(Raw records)
● ● ● ● ● ● ●
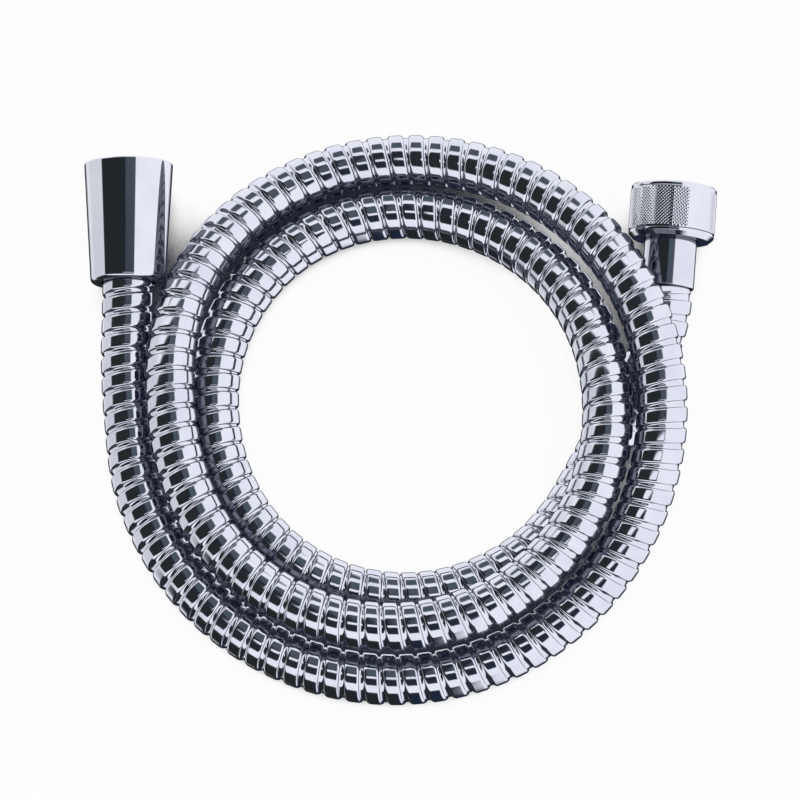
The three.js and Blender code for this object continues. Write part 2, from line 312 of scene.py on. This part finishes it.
class Run:
    """The hose's centre line at even steps, with a frame at each that turns as little as possible."""

    def __init__(self, points):
        curve = centripetal_curve(points, CURVE_STEPS)
        along = np.concatenate([[0], np.cumsum(np.linalg.norm(np.diff(curve, axis=0), axis=1))])
        self.length = along[-1]
        self.distances = np.linspace(0, self.length, int(self.length / RUN_STEP) + 1)
        self.centres = self.read(curve, along, self.distances)
        tangents = np.gradient(self.centres, self.distances, axis=0)
        self.tangents = tangents / np.linalg.norm(tangents, axis=1)[:, None]
        self.bend = self.smoothed(np.gradient(self.tangents, self.distances, axis=0))
        side = Vector((0, 0, 1)).cross(Vector(self.tangents[0])).normalized()
        sides = [side]
        for before, here in zip(self.tangents[:-1], self.tangents[1:]):
            side = Vector(before).rotation_difference(Vector(here)) @ side
            sides.append(side)
        self.sides = np.array([tuple(side) for side in sides])
        self.overs = np.cross(self.tangents, self.sides)

    @staticmethod
    def read(rows, along, distances):
        return np.stack([np.interp(distances, along, rows[:, k]) for k in range(3)], axis=1)

    def smoothed(self, rows, reach=12):
        kernel = np.hanning(2 * reach + 1)
        kernel /= kernel.sum()
        padded = np.pad(rows, ((reach, reach), (0, 0)), mode="edge")
        return np.stack([np.convolve(padded[:, k], kernel, mode="valid") for k in range(3)], axis=1)

    def at(self, rows, distances):
        return self.read(rows, self.distances, distances)


run = Run([
    *cone.hose_points(),
    *(on_table(*point) for point in CONE_LEAD),
    *coil_points(),
    *(on_table(*point) for point in KNURLED_LEAD),
    *reversed(knurled.hose_points()),
])


def set_camera():
    """The photograph looks down from the south."""
    looks_at = coil_middle + Vector((*VIEW_CENTRE, ARMOUR_OD / 2))
    lens = bpy.data.cameras.new("camera")
    lens.sensor_width = 36
    lens.lens = lens.sensor_width * VIEW_DISTANCE / (PICTURE_PIXELS * PIXEL)
    lens.clip_start = 0.01
    camera = bpy.data.objects.new("camera", lens)
    away = Vector((0, -math.cos(VIEW_ELEVATION), math.sin(VIEW_ELEVATION)))
    camera.location = looks_at + away * VIEW_DISTANCE
    camera.rotation_euler = (-away).to_track_quat("-Z", "Y").to_euler()
    bpy.context.scene.collection.objects.link(camera)
    bpy.context.scene.camera = camera


set_camera()


class Value:
    """A number that varies over a surface, with the usual operators."""

    def __init__(self, nodes, socket):
        self.nodes = nodes
        self.socket = socket

    def math(self, operation, *others, first=None):
        values = [self if first is None else first, *others]
        node = self.nodes.add("ShaderNodeMath", {"operation": operation}, dict(enumerate(values)))
        return Value(self.nodes, node.outputs[0])

    def __add__(self, other):
        return self.math("ADD", other)

    __radd__ = __add__

    def __sub__(self, other):
        return self.math("SUBTRACT", other)

    def __rsub__(self, other):
        return self.math("SUBTRACT", self, first=other)

    def __mul__(self, other):
        return self.math("MULTIPLY", other)

    __rmul__ = __mul__

    def larger(self, other):
        return self.math("MAXIMUM", other)

    def smooth_step(self, low, high):
        """0 below low, rising to 1 at high."""
        node = self.nodes.add(
            "ShaderNodeMapRange", {"interpolation_type": "SMOOTHSTEP"},
            {"Value": self, "From Min": low, "From Max": high},
        )
        return Value(self.nodes, node.outputs["Result"])

    def falling(self, low, high):
        """1 below low, falling to 0 at high."""
        return 1 - self.smooth_step(low, high)

    def between(self, low, high, soft):
        """1 from low to high, falling to 0 past them."""
        return self.smooth_step(low - soft, low + soft) * self.falling(high - soft, high + soft)


class Nodes:
    """The node tree of a material or of the world."""

    def __init__(self, owner):
        owner.use_nodes = True
        self.tree = owner.node_tree
        self.tree.nodes.clear()

    def add(self, kind, settings=None, inputs=None):
        node = self.tree.nodes.new(kind)
        for name, setting in (settings or {}).items():
            setattr(node, name, setting)
        for name, value in (inputs or {}).items():
            if isinstance(value, Value):
                self.tree.links.new(value.socket, node.inputs[name])
            elif isinstance(value, bpy.types.NodeSocket):
                self.tree.links.new(value, node.inputs[name])
            else:
                node.inputs[name].default_value = value
        return node

    def value(self, kind, output, settings=None, inputs=None):
        return Value(self, self.add(kind, settings, inputs).outputs[output])

    def colour_mix(self, factor, first, second):
        inputs = {0: factor, 6: first, 7: second}
        return self.add("ShaderNodeMix", {"data_type": "RGBA"}, inputs).outputs[2]


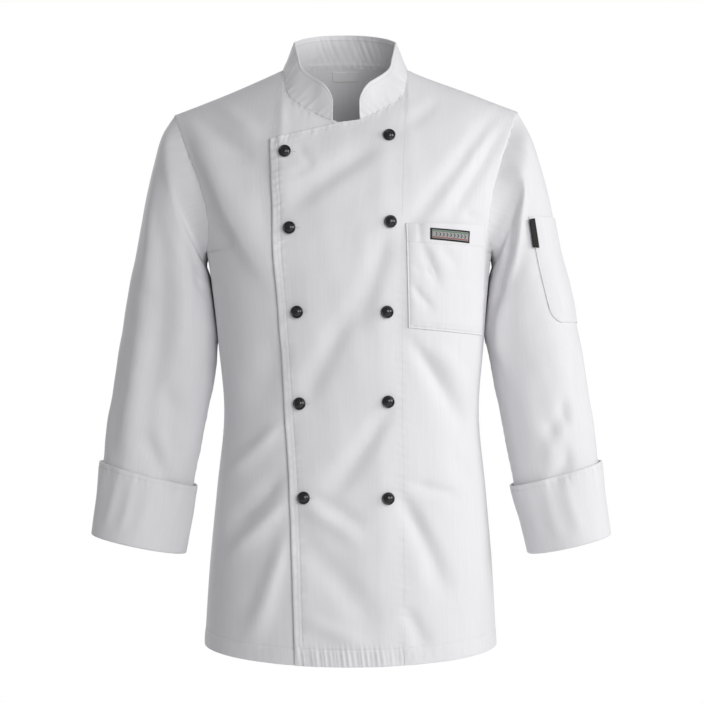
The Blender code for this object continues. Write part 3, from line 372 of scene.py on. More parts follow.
def puckered(run, away, kind, seed):
    """Relief of gathers that fade out on both sides of a seam."""
    heights = gather_heights(float(np.max(run)), kind.spacing, seed)
    return kind.height * (heights(run + kind.slant * away) - 0.35) * np.exp(-(away / kind.reach) ** 2)


def roll(away, high, wide):
    """A soft roll of cloth along a line."""
    return high * np.exp(-(away / wide) ** 2)


def groove(away, deep=0.0006, wide=0.0009):
    """The dent that a line of stitches pulls into the cloth."""
    return roll(away, -deep, wide)


def doubled(away, extra=0.0007, fade=0.0012):
    """How much thicker cloth is where an edge is turned in; away is the distance inside the turned part."""
    return extra * ease(away / fade)


def put(name, data):
    """Adds an object to the scene."""
    piece = bpy.data.objects.new(name, data)
    bpy.context.scene.collection.objects.link(piece)
    return piece


def shell(name, middle, out, edge, thick, closed=False):
    """A sheet of cloth with two faces that meet in a rounded edge. edge is each point's distance from it."""
    rows, columns = middle.shape[:2]
    half = np.broadcast_to(np.asarray(thick) / 2, edge.shape)
    swell = half * np.sqrt(1 - (1 - np.clip(edge / half, 0, 1)) ** 2)
    shut = edge <= 1e-9
    top = (middle + out * swell[..., None]).reshape(-1, 3)
    bottom = (middle - out * swell[..., None]).reshape(-1, 3)[~shut.ravel()]
    upper = np.arange(rows * columns).reshape(rows, columns)
    lower = upper.copy()
    lower[~shut] = rows * columns + np.arange(len(bottom))
    across, down = along(middle, 1).mean(0), along(middle, 0).mean(1)
    if closed:
        upper, lower = np.hstack([upper, upper[:, :1]]), np.hstack([lower, lower[:, :1]])
        across = np.append(across, across[-1] + np.linalg.norm(middle[:, 0] - middle[:, -1], axis=-1).mean())
    spread = np.stack(np.meshgrid(across, down), -1)

    def corners(grid):
        return np.stack([grid[:-1, :-1], grid[:-1, 1:], grid[1:, 1:], grid[1:, :-1]], 2)

    faces = np.concatenate([corners(upper).reshape(-1, 4), corners(lower).reshape(-1, 4)[:, ::-1]])
    mesh = bpy.data.meshes.new(name)
    mesh.from_pydata(np.concatenate([top, bottom]), [], faces)
    weave = mesh.uv_layers.new(name="weave")
    spread = corners(spread).reshape(-1, 4, 2)
    weave.uv.foreach_set("vector", np.concatenate([spread, spread[:, ::-1]]).astype(np.float32).ravel())
    mesh.shade_smooth()
    return put(name, mesh)


def settle(node, **values):
    """Sets a node's own sockets; their names are given with _ for each space."""
    for socket, value in values.items():
        node.inputs[socket.replace("_", " ")].default_value = value


def new_material(name, **values):
    """A new material, its nodes, its links, and its shader with these values."""
    made = bpy.data.materials.new(name)
    made.use_nodes = True
    nodes = made.node_tree.nodes
    settle(nodes["Principled BSDF"], **values)
    return made, nodes, made.node_tree.links, nodes["Principled BSDF"]


def sewing_thread():
    """Spun polyester thread, a little brighter than the cloth, with the twist of its plies."""
    if "white_thread" in bpy.data.materials:
        return bpy.data.materials["white_thread"]
    made, nodes, links, shader = new_material("white_thread", Base_Color=(0.86, 0.86, 0.87, 1), Roughness=0.6,
                                              Sheen_Weight=0.15)
    place = nodes.new("ShaderNodeTexCoord")
    twist = nodes.new("ShaderNodeTexWave")
    settle(twist, Scale=900.0)
    bump = nodes.new("ShaderNodeBump")
    settle(bump, Strength=0.4, Distance=0.0001)
    links.new(place.outputs["Object"], twist.inputs["Vector"])
    links.new(twist.outputs["Fac"], bump.inputs["Height"])
    links.new(bump.outputs["Normal"], shader.inputs["Normal"])
    return made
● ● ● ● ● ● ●
• Prompt:
From the very first line of the data through the line with "hose's centre line" in it, please reproduce each line exactly and output nothing more.

• Reply:
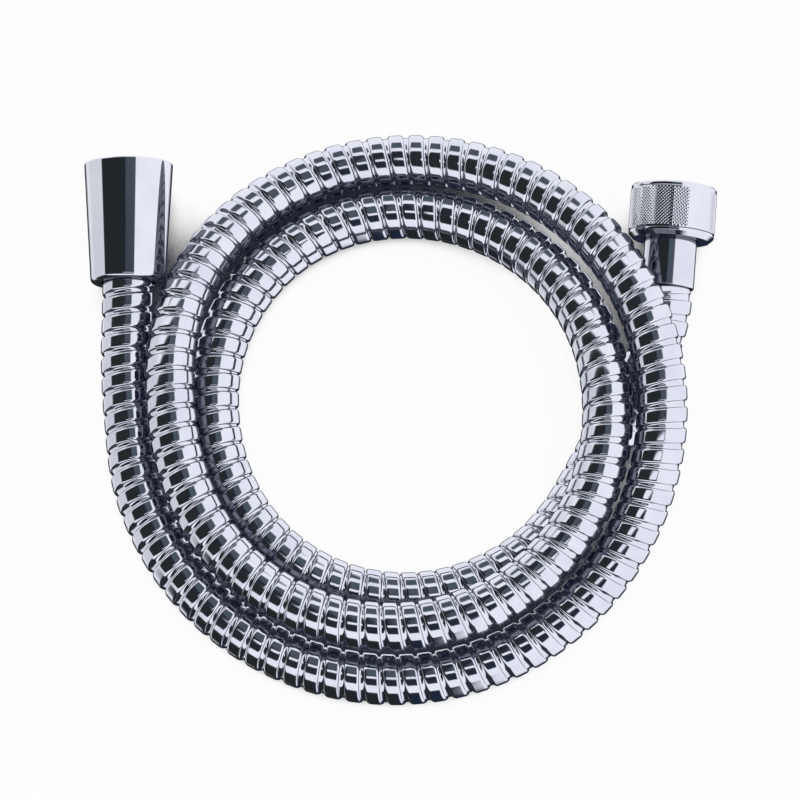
The three.js and Blender code for this object continues. Write part 2, from line 312 of scene.py on. This part finishes it.
class Run:
    """The hose's centre line at even steps, with a frame at each that turns as little as possible."""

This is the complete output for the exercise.